Entre los escasísimos jefes de Estado que no reconocen, pese a las evidencias contundentes, el triunfo del ya presidente electo Joe Biden, destacan dos personajes. Uno de ellos, no debería éticamente negar la realidad como si los ciudadanos de su país estuvieran ciegos. El otro, tampoco, por la misma razón. Uno es el perdedor, por mucho, Donald Trump; el otro —ay, qué pena con las visitas— es el Presidente de México.

Difícilmente puede encontrarse una frontera tan amplia y una dependencia mutua no sólo económica, sino cultural, científica y de todos los órdenes como la que existe entre Estados Unidos y nuestro país. La sola balanza comercial y el tratado que incluye a Canadá —nada más para no olvidar el alcance de tal acuerdo— bastaría para que privara en la actual administración federal si no la elegancia —de la que está muy pero muy lejos— sino al menos el mínimo decoro, la más sencilla cordura.

No es así.

A estas alturas de la jugada, ya poco importa en qué momento el titular del Ejecutivo (y su secretario de Relaciones Exteriores) decida reconocer el triunfo de Biden. Ya no tiene importancia porque el daño ya está hecho.

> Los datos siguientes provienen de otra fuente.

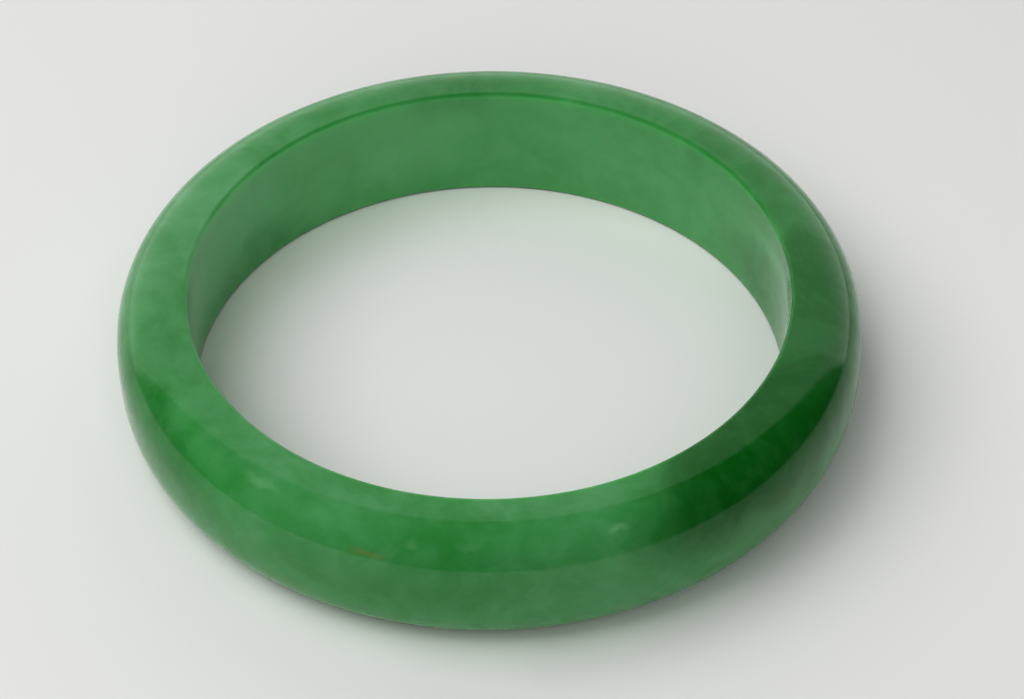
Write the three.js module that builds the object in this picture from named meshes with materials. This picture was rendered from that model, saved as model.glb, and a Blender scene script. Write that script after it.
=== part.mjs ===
// A solid jade bangle: one closed ring carved and polished from a single piece of stone.
// It slips over the hand, so it has no clasp, hinge, pin or lining: the whole object is one piece.
// The inside is a straight round wall, the outside is crowned, and each rim is polished flat where it rests.
// Millimetres, +Z up along the ring's axis, origin at the middle of the ring on the surface it lies on.
import * as THREE from "three";

// Driving dimensions.
const INNER_DIAMETER = 56; // across the wrist opening
const RING_HEIGHT = 12.2; // from rim to rim
const WALL_THICKNESS = 6.9; // from the inner wall to the crest of the crown
const EDGE_RADIUS = 0.4; // rounding where the inner wall turns into a rim
const RIM_WIDTH = 0.7; // flat land of a rim, between the rounding and the crown
const CROWN_FULLNESS = 2.7; // exponent of the crown's curve: 2 is an ellipse, more is squarer at the shoulders

// Facets of the turned shape.
const STEPS_AROUND = 96;
const STEPS_PER_EDGE = 3;
const STEPS_OVER_CROWN = 16;

// Finish: mid-green jade under a high polish.
const JADE_COLOUR = 0x3c7a42;
const JADE_ROUGHNESS = 0.12;
const STONE_METALNESS = 0;

// The rounding of one inner edge, as a quarter circle from one direction to the next, about its centre.
function edgeRounding(centreHeight, fromAngle) {
  const points = [];
  for (let step = 0; step <= STEPS_PER_EDGE; step++) {
    const angle = fromAngle + (step / STEPS_PER_EDGE) * (Math.PI / 2);
    points.push(
      new THREE.Vector2(
        INNER_DIAMETER / 2 + EDGE_RADIUS + EDGE_RADIUS * Math.cos(angle),
        centreHeight + EDGE_RADIUS * Math.sin(angle),
      ),
    );
  }
  return points;
}

// The crowned outside, from the lower rim over the crest to the upper rim, as half a superellipse.
function crown() {
  const foot = INNER_DIAMETER / 2 + EDGE_RADIUS + RIM_WIDTH;
  const depth = INNER_DIAMETER / 2 + WALL_THICKNESS - foot;
  const halfHeight = RING_HEIGHT / 2;
  const power = 2 / CROWN_FULLNESS;
  const points = [];
  for (let step = 0; step <= STEPS_OVER_CROWN; step++) {
    const angle = (step / STEPS_OVER_CROWN - 0.5) * Math.PI;
    const out = Math.pow(Math.abs(Math.cos(angle)), power);
    const up = Math.sign(angle) * Math.pow(Math.abs(Math.sin(angle)), power);
    points.push(new THREE.Vector2(foot + depth * out, halfHeight + halfHeight * up));
  }
  return points;
}

// The ring's whole cross-section as radius and height. It closes on itself, and its straight stretches
// are the two flat rims and the inner wall.
function ringSection() {
  const section = [
    ...edgeRounding(EDGE_RADIUS, Math.PI),
    ...crown(),
    ...edgeRounding(RING_HEIGHT - EDGE_RADIUS, Math.PI / 2),
  ];
  section.push(section[0].clone());
  return section;
}

function makeJadeRing() {
  const jade = new THREE.MeshStandardMaterial({
    color: JADE_COLOUR,
    roughness: JADE_ROUGHNESS,
    metalness: STONE_METALNESS,
  });
  const ring = new THREE.Mesh(new THREE.LatheGeometry(ringSection(), STEPS_AROUND), jade);
  ring.name = "jade_ring";
  ring.rotation.x = Math.PI / 2; // the lathe turns about Y, and the ring stands about Z
  return ring;
}

const bangle = new THREE.Group();
bangle.name = "bangle";
bangle.add(makeJadeRing());

export default bangle;
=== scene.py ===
import math
import bpy
from mathutils import Matrix, Vector


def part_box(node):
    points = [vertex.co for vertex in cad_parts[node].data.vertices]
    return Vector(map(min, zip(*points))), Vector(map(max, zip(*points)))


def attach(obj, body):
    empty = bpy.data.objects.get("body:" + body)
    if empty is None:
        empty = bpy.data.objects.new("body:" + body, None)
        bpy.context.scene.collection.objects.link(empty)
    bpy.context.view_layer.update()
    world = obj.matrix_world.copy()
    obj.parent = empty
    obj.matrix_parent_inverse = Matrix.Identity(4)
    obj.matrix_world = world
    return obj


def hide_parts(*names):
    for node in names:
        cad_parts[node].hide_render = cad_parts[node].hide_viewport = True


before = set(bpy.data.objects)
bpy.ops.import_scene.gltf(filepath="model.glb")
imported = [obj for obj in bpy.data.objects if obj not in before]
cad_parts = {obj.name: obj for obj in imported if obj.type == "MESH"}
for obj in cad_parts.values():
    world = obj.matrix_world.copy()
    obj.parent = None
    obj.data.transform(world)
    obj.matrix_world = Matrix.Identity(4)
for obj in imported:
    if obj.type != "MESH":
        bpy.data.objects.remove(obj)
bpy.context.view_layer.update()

# --- The jade ring -----------------------------------------------------------------------------
# The whole bangle is one closed ring, cored and turned out of a single block of jadeite. Its inner
# wall is straight, both rims are lapped flat, and the outside is ground by hand to a full crown.
# Everything is then polished until the stone shines like wax.

RING_LOW, RING_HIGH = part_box("jade_ring")
OUTER_RADIUS = (RING_HIGH.x - RING_LOW.x) / 2
RING_HEIGHT = RING_HIGH.z - RING_LOW.z
WALL_THICKNESS = 0.0069
INNER_RADIUS = OUTER_RADIUS - WALL_THICKNESS
EDGE_RADIUS = 0.0004
RIM_WIDTH = 0.0007
CROWN_FULLNESS = 2.7
HAND_GRINDING = 0.00003
GRINDING_WAVES_PER_METRE = 120.0
GRINDING_DETAIL = 1.0
STEPS_AROUND = 480
STEPS_OVER_CROWN = 64
POINTS_PER_LINE = 9
WELD_DISTANCE = 1e-6


def add_node(tree, kind, inputs=None, **settings):
    """Adds a node with its settings. An input gets a value, or the socket or the node that feeds it."""
    node = tree.nodes.new(kind)
    for name, value in settings.items():
        setattr(node, name, value)
    for place, value in (inputs or {}).items():
        if isinstance(value, bpy.types.Node):
            value = next(socket for socket in value.outputs if socket.enabled)
        if isinstance(value, bpy.types.NodeSocket):
            tree.links.new(value, node.inputs[place])
        else:
            node.inputs[place].default_value = value
    return node


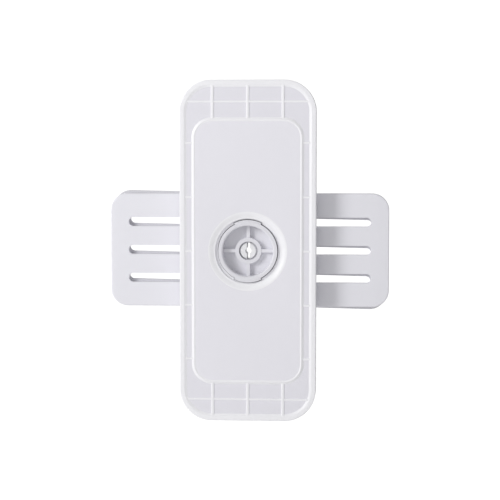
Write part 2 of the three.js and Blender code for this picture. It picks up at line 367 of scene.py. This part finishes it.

No reconocer la victoria del adversario desde luego es falta de miras y de grandeza, si lo situamos desde el punto de vista del todavía líder de los republicanos. Pero que desde México se considere a los demócratas y a su presidente electo un adversario, es uno más de los absurdos, quizá el más grave del rosario de despropósitos y caprichos, que ha cometido la actual administración.

Es un triste derecho el del pataleo. Trump sabe que ya sin la investidura presidencial esas demandas con las que amenaza no sólo serán atendidas, sino que luego de ser desahogadas le demostrarán que su conspiración imaginaria no lo salvará de enfrentar, ahora sí, toda la serie de demandas en su contra que van desde comportamientos del todo indebidos como varón hasta la millonaria evasión de impuestos de la que hace gala. Lo sabe. Y pataleará un buen rato.

Mientras, no en Ciudad Gótica sino en nuestro Palacio Nacional, el pataleo se escuda en “el respeto al derecho ajeno” —“si Juárez no hubiera muerto, todavía viviría” (pero en el sonrojo permanente)—porque sin esgrimir ningún argumento tangible el apoyo es para Trump. Desde luego, no es por las palmaditas en el hombro del norteamericano al titular del Ejecutivo, sino porque el interés político de los cuatro eternos años que le quedan consideraba hacerlo al lado no de un populista —hay que tener cuidado con la taxonomía— sino de un demagogo. Esto es, cuatro años más de trumpismo implicaban no sólo un trabajo manejable en las elecciones locales del año entrante sino en las de la sucesión para la cual ya hay por lo menos un nombre anotado en la lista que —oh, hado caprichoso— ve cómo con los votos a favor de Biden se diluyen sus aspiraciones de heredar el trono, el palacio y los pasteles.

Por cierto, los muy escasos pero radicales “comunicadores” que se niegan al reagrupamiento a que los orilla la realidad y que maromean más que los moneros usuales —que ya es mucho pinches decir— con un llamado a la pudenda prudencia, son los mismos que no quisieron entender que cuando las grandes cadenas televisivas de EUA retiraron del aire la perorata infamante de Trump fue no por censura alguna sino por algo llamado línea editorial y código de ética que tiene todo medio cuyo alcance le implica una responsabilidad social concreta. Seguirá el pataleo aquí y allá. Eso sí, con unos zapatitos, míralos, fosfo-fosfo.